The community frequently discusses ticket prices and Chesapeake Energy Arena experience. Users report what they paid for upper-bowl seats in different sections and how traffic flows into the parking areas adjacent to the downtown venue. These testimonials are useful for planning but reflect individual transactions—not systematic pricing data the team publishes.
r/Thunder differs from Thunder social media accounts (which promote the organization) and national NBA subreddits like r/NBA (where Thunder discussions compete for visibility with 30 other teams). A Thunder fan asking "what does our defensive scheme look like under this coach" gets a focused response from 50,000 people who watch every Thunder game, not 4 million NBA fans split across franchises.
Twitter/X handles dedicated to the Thunder move faster but offer less depth; a tweet thread cannot replicate the sustained discussion in a Reddit post where users reply to each other's counterarguments over hours. Discord servers exist but require membership and do not have Reddit's search architecture—finding old discussions about how the team performed in a specific season is harder in private channels.
Highlight clips and game replays circulate quickly; the subreddit becomes a secondary distribution network for Thunder games. If you miss a broadcast, the subreddit's top posts often include key sequences or final moments, though this depends on volunteer editors.
Season ticket holder posts appear periodically and address logistics like parking, gate entry times, and concession wait lengths at Chesapeake Energy Arena. These come from people attending 20-40 games per year, not marketing materials.
Trade machine discussions reveal how fans evaluate roster gaps. These threads rarely produce actionable predictions about actual trades, but they illustrate what the community perceives as weaknesses—useful context if you're trying to understand why certain positions or skill sets dominate the conversation during a given season.
Rookie and draft prospect analysis threads often cite NBA Draft League results or Summer League games in Las Vegas. The community watches Thunder development players more closely than national media, creating a repository of granular observations about young talent.
Losses generate more comments than wins, particularly when games involve controversial officiating. A narrow home loss to a division rival spawns threads analyzing specific referee decisions for days. These discussions reveal what the local fanbase considers legitimately questionable versus typical playoff-level toughness.
Free agency announcements trigger immediate threads. When the Thunder signs a notable player or trades for a veteran, the subreddit experiences a brief surge as users react and debate fit. The peak usually occurs within the first hour after ESPN or Shams Charania reports the move.

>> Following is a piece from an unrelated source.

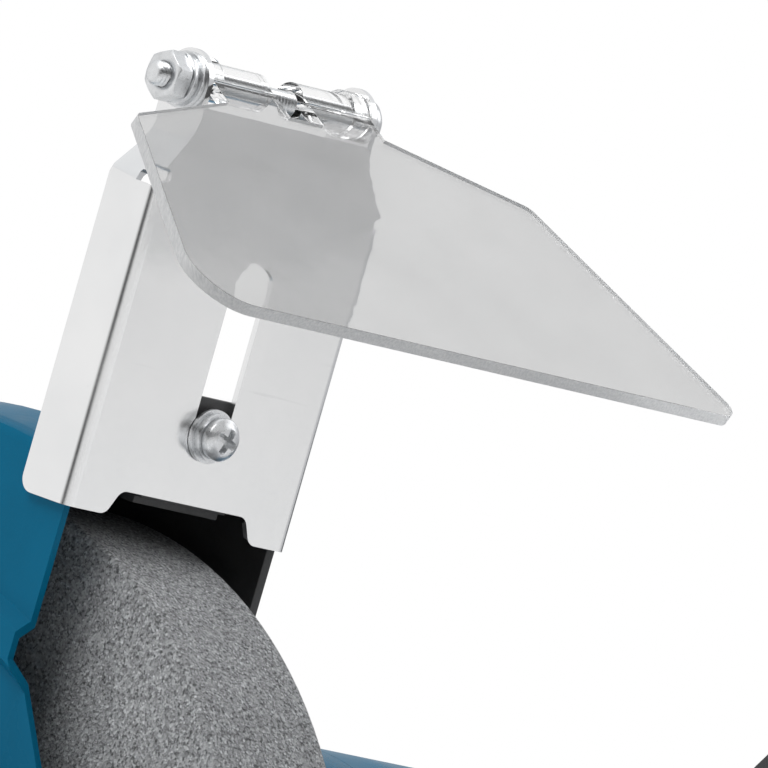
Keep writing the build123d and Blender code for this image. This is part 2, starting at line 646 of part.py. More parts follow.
def make_tool_rest():
    """Table in front of the wheel with a slotted flange down its inboard side."""
    near = WHEEL_RADIUS + REST_GAP
    middle = -WHEEL_MID_X
    z_top = SPINDLE_HEIGHT + REST_TOP
    flange_x = GUARD_FACE_X + 3.3
    table_out = middle - REST_HALF
    table_in = flange_x + 2.5
    width = table_in - table_out
    centre = Pos((table_in + table_out) / 2, -(near + REST_DEPTH / 2), z_top)
    table = centre * Box(width, REST_DEPTH, REST_SHEET, align=(Align.CENTER, Align.CENTER, Align.MAX))
    front = table.edges().filter_by(Axis.Z).group_by(Axis.Y)[0]
    table = fillet(front, 6.0)
    flange = side_plate(
        [(near + 3, REST_TOP - 1), (near + REST_DEPTH - 2, REST_TOP - 1),
         (near + REST_DEPTH - 2, -REST_FLANGE_DEPTH), (near + 3, -REST_FLANGE_DEPTH)],
        flange_x, flange_x + 2.5)
    flange = fillet(flange.edges().filter_by(Axis.X).group_by(Axis.Z)[0], 5.0)
    forward, up = REST_BOLT
    slot = SlotOverall(REST_TRAVEL + 2 * REST_BOLT_RADIUS + 1.0, 2 * REST_BOLT_RADIUS + 0.8)
    slot_middle = forward - REST_TRAVEL / 2
    slot = Plane(origin=(flange_x - 1, -slot_middle, SPINDLE_HEIGHT + up), x_dir=(0, 1, 0), z_dir=(1, 0, 0)) * slot
    return table + flange - extrude(slot, 6, dir=(1, 0, 0))


def make_rest_bolt():
    forward, up = REST_BOLT
    bolt = rod(REST_BOLT_RADIUS, GUARD_FACE_X, GUARD_FACE_X + 20, forward, up)
    head = rod(6.2, GUARD_FACE_X - 2.6, GUARD_FACE_X, forward, up)
    return bolt + fillet(head.edges().group_by(Axis.X)[0], 1.8)


def make_rest_knob():
    """Lobed clamp knob with a brass-coloured boss moulded in."""
    forward, up = REST_BOLT
    x0 = GUARD_FACE_X + 6.1
    knob = rod(7.0, x0, x0 + 5, forward, up) + rod(11.0, x0 + 4, x0 + 15, forward, up)
    for index in range(6):
        dy, dz = polar(13.5, index * 60)
        knob -= rod(3.6, x0 + 4, x0 + 16, forward + dy, up + dz)
    return knob - rod(REST_BOLT_RADIUS + 0.06, x0 - 1, x0 + 14.0, forward, up)


def make_rest_screws():
    screws = []
    for forward, up in rest_screw_places():
        place = Pos(GUARD_FACE_X + 3, -forward, SPINDLE_HEIGHT + up) * Rot(0, 90, 0)
        screws.append(place * pan_screw(4.4, 2.8, 2.5, 4.7))
    return screws


# ---- base ---------------------------------------------------------------------------------
def lug_places():
    return [(x, y) for x in (-HOLE_HALF_X, HOLE_HALF_X) for y in (-HOLE_HALF_Y, HOLE_HALF_Y)]


def post_places():
    return [(x, y) for x in (-56.0, 56.0) for y in (-42.0, 42.0)]


def make_base():
    """Hollow cast foot, its saddle for the motor and four bolting lugs."""
    outer = RectangleRounded(2 * BASE_HALF_X, 2 * BASE_HALF_Y, 14)
    height = BASE_TOP - FOOT_HEIGHT
    body = Pos(0, 0, FOOT_HEIGHT) * extrude(outer, height, taper=BASE_TAPER)
    body = fillet(body.edges().group_by(Axis.Z)[-1], 5.0)
    neck = RectangleRounded(2 * NECK_HALF_X, 2 * NECK_HALF_Y, 10)
    body += Pos(0, 0, FOOT_HEIGHT + 10) * extrude(neck, NECK_TOP - FOOT_HEIGHT - 10)
    panel = RectangleRounded(52, 30, 5)
    panel = Plane(origin=(0, PANEL_Y, SWITCH_Z), x_dir=(1, 0, 0), z_dir=(0, 1, 0)) * panel
    body += extrude(panel, 24, dir=(0, 1, 0))
    for x, y in lug_places():
        lug = Pos(x, y, FOOT_HEIGHT) * Cylinder(LUG_RADIUS, LUG_TOP - FOOT_HEIGHT, align=LOW)
        arm = Pos(x * 0.85, y * 0.8, FOOT_HEIGHT) * Box(24, 26, LUG_TOP - FOOT_HEIGHT, align=LOW)
        body += lug + arm
    inner = RectangleRounded(2 * (BASE_HALF_X - BASE_WALL), 2 * (BASE_HALF_Y - BASE_WALL), 10)
    hollow = Pos(0, 0, FOOT_HEIGHT) * extrude(inner, height - BASE_WALL, taper=BASE_TAPER)
    hollow += Pos(0, 0, FOOT_HEIGHT + 10) * Box(
        2 * (NECK_HALF_X - 5), 2 * (NECK_HALF_Y - 5), NECK_CEILING - FOOT_HEIGHT - 10, align=LOW)
    body -= hollow
    body -= rod(MOTOR_RADIUS, -200, 200)
    body -= Pos(0, 0, NECK_CEILING + 4) * Cylinder(7, 20)
    for x in SADDLE_SCREW_X:
        body -= Pos(x, 0, NECK_CEILING + 4) * Cylinder(2.45, 20)
    for x, y in post_places():
        post = Pos(x, y, FOOT_HEIGHT + 1.5) * Cylinder(5, BASE_TOP - FOOT_HEIGHT - 4, align=LOW)
        body += post - Pos(x, y, FOOT_HEIGHT) * Cylinder(1.9, 14, align=LOW)
    for x, y in lug_places():
        body -= Pos(x, y, 0) * Cylinder(HOLE_RADIUS, 60, align=LOW)
    body -= Pos(0, PANEL_Y, SWITCH_Z) * Box(SWITCH_BODY[0] + 0.4, 80, SWITCH_BODY[1] + 0.4)
    gland_hole = Pos(GLAND_X, BASE_HALF_Y - 10, GLAND_Z) * Rot(90, 0, 0) * Cylinder(7.0, 40)
    return body - gland_hole


def make_bottom_plate():
    plate = RectangleRounded(2 * (BASE_HALF_X - BASE_WALL) - 0.6, 2 * (BASE_HALF_Y - BASE_WALL) - 0.6, 9.7)
    body = Pos(0, 0, FOOT_HEIGHT) * extrude(plate, 1.5)
    for x, y in post_places():
        body -= Pos(x, y, 0) * Cylinder(2.2, 30)
    return body


def make_bottom_screws():
    return [Pos(x, y, FOOT_HEIGHT) * Rot(180, 0, 0) * pan_screw(3.6, 2.2, 1.9, 9.0) for x, y in post_places()]


def make_feet():
    """Rubber feet with a through hole for the bench bolts."""
    feet = []
    for x, y in lug_places():
        foot = Cylinder(FOOT_RADIUS, FOOT_HEIGHT, align=LOW)
        foot = chamfer(foot.edges().group_by(Axis.Z)[0], 1.2)
        foot -= Cylinder(HOLE_RADIUS, 60)
        feet.append(Pos(x, y, 0) * foot)
    return feet


def make_saddle_screws():
    """Screws that hold the motor's barrel down on the saddle."""
    screws = []
    for x in SADDLE_SCREW_X:
        place = Pos(x, 0, NECK_CEILING) * Rot(180, 0, 0)
        screws.append(place * pan_screw(4.4, 2.8, 2.4, 8.3))
    return screws


def make_switch_frame():
    """Switch body with its bezel, open at the front for the rocker."""
    width, height = SWITCH_BODY
    bezel = Plane(origin=(0, PANEL_Y - 1.8, SWITCH_Z), x_dir=(1, 0, 0), z_dir=(0, 1, 0))
    body = extrude(bezel * RectangleRounded(width + 5, height + 5, 2.5), 1.8, dir=(0, 1, 0))
    body += Pos(0, PANEL_Y + 11, SWITCH_Z) * Box(width, 22.2, height)
    body -= Pos(0, PANEL_Y, SWITCH_Z) * Box(width - 4, 13, height - 4)
    for side in (-1, 0, 1):
        body += Pos(side * 7, PANEL_Y + 25, SWITCH_Z) * Box(4.8, 7, 0.8)
    return body


def make_rocker():
    """Rocker in its off position, its lower half pushed in."""
    place = Pos(0, PANEL_Y + ROCKER_PIVOT, SWITCH_Z)
    width = SWITCH_BODY[0] - 5.2
    body = place * Rot(0, 90, 0) * Cylinder(ROCKER_RADIUS, width)
    low, middle, high = (-1.6, -7.4), (-2.9, 0.0), (-4.2, 6.3)
    kept = [low, middle, high, (3.0, 8.0), (3.0, -8.0), (-1.6, -8.0)]
    outline = [(PANEL_Y + ROCKER_PIVOT + y, SWITCH_Z + z) for y, z in kept]
    profile = Plane.YZ * make_face(Polyline(outline, close=True))
    return body & (Pos(-width / 2, 0, 0) * extrude(profile, width, dir=(1, 0, 0)))


def make_capacitor():
    can = Pos(-30, 14, 32) * Rot(0, 90, 0) * Cylinder(13, 46)
    return fillet(can.edges().group_by(Axis.X)[-1], 2.0)


def make_capacitor_clip():
    clip = Pos(-30, 14, 32) * Rot(0, 90, 0) * (Cylinder(14.2, 12) - Cylinder(13, 20))
    tab = Pos(-30, 28.0, 45.2) * Box(12, 26, 1.5)
    return clip + tab - Pos(-30, 14, 32) * Rot(0, 90, 0) * Cylinder(13, 20)


def make_terminal_block():
    block = Pos(26, 10, 20) * Box(40, 14, 12)
    for index in range(4):
        block -= Pos(11 + index * 10, 10, 26) * Cylinder(2.4, 6)
        block -= Pos(11 + index * 10, 10, 19) * Box(4, 20, 4)
    return block


def make_cord_gland():
    """Screwed gland in the base's back wall, bored for the supply cord."""
    z = GLAND_Z
    profile = ((7.0, -12, 6), (10.0, 6, 9), (9.0, 9, 16), (7.5, 16, 21))
    wall_y = BASE_HALF_Y - 4.5
    gland = None
    for radius, near, far in profile:
        slice_ = Pos(GLAND_X, wall_y + near, z) * Rot(-90, 0, 0) * Cylinder(radius, far - near, align=LOW)
        gland = slice_ if gland is None else gland + slice_
    return gland - Pos(GLAND_X, wall_y, z) * Rot(90, 0, 0) * Cylinder(CORD_RADIUS, 80)


# ---- write every piece -----------------------------------------------------------------------
def main():
    os.makedirs("parts", exist_ok=True)
    inner_ring, outer_ring, balls = make_bearing_rings()
    save("spindle_shaft", make_shaft())
    save("rotor_core", make_rotor_core())
    save("rotor_end_rings", *both(make_end_ring()))
    save("bearing_inner_rings", *both(inner_ring))
    save("bearing_outer_rings", *both(outer_ring))
    save("bearing_balls", *balls, *[mirrored(ball) for ball in balls])
    save("inner_wheel_flanges", *both(make_flange(False)))
    save("outer_wheel_flanges", *both(make_flange(True)))
    blotters = make_blotters()
    save("wheel_blotters", *blotters, *[mirrored(disc) for disc in blotters])

    save("motor_housing", make_housing())
    save("stator_core", make_stator_core())
    save("stator_windings", make_windings())
    save("tie_bolts", *make_tie_bolts())
    save("tie_bolt_nuts", *make_tie_nuts())

    pairs = {
        "grinding_wheel": make_wheel, "spindle_nut": make_spindle_nut, "end_bell": make_bell,
        "inner_guard": make_inner_guard, "wheel_cover": make_cover,
        "shield_bracket": make_bracket, "hinge_bolt": make_hinge_bolt,
        "hinge_nut": make_hinge_nut, "eye_shield": make_shield,
        "rest_bracket": make_rest_bracket, "tool_rest": make_tool_rest,
        "rest_knob": make_rest_knob,
    }
    for name, maker in pairs.items():
        piece = maker()
        save("left_" + name, piece)
        save("right_" + name, mirrored(piece))
    washers = make_hinge_washers()
    save("left_hinge_washers", *washers)
    save("right_hinge_washers", *[mirrored(washer) for washer in washers])

    for name, pieces in {
        "cover_screws": make_cover_screws(), "guard_screws": make_guard_screws(),
        "clamp_screws": [make_clamp_screw()], "clamp_washers": make_clamp_washers(),
        "clamp_nuts": [make_clamp_nut()], "rest_bolts": [make_rest_bolt()],
        "rest_bracket_screws": make_rest_screws(),
    }.items():
        save(name, *pieces, *[mirrored(piece) for piece in pieces])

    save("base", make_base())
    save("bottom_plate", make_bottom_plate())
    save("bottom_plate_screws", *make_bottom_screws())
    save("rubber_feet", *make_feet())
    save("saddle_screws", *make_saddle_screws())
    save("switch_frame", make_switch_frame())
    save("switch_rocker", make_rocker())
    save("capacitor", make_capacitor())
    save("capacitor_clip", make_capacitor_clip())
    save("terminal_block", make_terminal_block())
    save("cord_gland", make_cord_gland())


main()
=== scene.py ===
import json
import math

import bmesh
import bpy
from mathutils import Matrix, Vector


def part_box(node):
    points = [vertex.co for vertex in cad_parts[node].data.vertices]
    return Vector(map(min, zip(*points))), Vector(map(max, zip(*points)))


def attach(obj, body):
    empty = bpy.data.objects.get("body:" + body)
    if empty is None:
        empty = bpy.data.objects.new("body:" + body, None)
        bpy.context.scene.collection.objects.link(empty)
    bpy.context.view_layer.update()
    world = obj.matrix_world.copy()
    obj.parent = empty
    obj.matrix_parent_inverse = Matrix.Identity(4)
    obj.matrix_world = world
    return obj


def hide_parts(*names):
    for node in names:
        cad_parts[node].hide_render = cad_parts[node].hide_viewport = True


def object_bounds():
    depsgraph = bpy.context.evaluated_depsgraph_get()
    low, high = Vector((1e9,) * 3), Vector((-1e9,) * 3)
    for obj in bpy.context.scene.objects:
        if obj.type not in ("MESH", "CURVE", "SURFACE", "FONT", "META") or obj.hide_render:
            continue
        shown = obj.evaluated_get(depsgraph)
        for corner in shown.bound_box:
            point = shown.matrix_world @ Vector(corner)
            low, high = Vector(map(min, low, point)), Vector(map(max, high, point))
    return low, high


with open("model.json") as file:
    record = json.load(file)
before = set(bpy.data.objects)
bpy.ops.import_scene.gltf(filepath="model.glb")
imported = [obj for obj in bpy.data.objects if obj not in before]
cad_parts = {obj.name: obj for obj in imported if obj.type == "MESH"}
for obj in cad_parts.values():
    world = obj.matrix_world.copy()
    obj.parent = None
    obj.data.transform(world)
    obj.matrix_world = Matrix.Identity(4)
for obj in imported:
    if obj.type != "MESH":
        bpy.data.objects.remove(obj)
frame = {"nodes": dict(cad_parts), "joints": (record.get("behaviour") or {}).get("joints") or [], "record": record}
cad_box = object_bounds()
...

Draft lottery results and lottery ping-pong outcomes concentrate hundreds of comments into a single thread, with users oscillating between hope and resignation within minutes.
If you attend Thunder games at Chesapeake Energy Arena and want to know what parking lots fill first, whether upper-deck sightlines are obstructed by support beams in specific sections, or what time doors open for non-premium ticket holders, searching r/Thunder for "parking" or "arena" yields real experiences from attendees.
If you follow the Thunder as a casual viewer and want to understand specific lineup decisions or why a rotation changed mid-season, reading the subreddit's post-game discussion threads provides immediate analysis from people who watch closely.
If you're evaluating a trade proposal the team actually makes, the subreddit breaks down salary cap implications, future draft capital, and win-now versus rebuild arguments within minutes of the announcement. You still need to verify the actual salary figures elsewhere, but the framework is established quickly.
r/Thunder is not a news source and does not replace official team channels. It functions as a secondary layer where the fanbase processes information, analyzes games, and organizes social viewing. Its strength is depth from a concentrated audience; its weakness is the absence of original reporting and the presence of speculation offered with more confidence than it deserves. Use it for immediate context after games, long-form tactical discussion, and community perspective on how the franchise is perceived locally. Cross-check specific facts against official sources.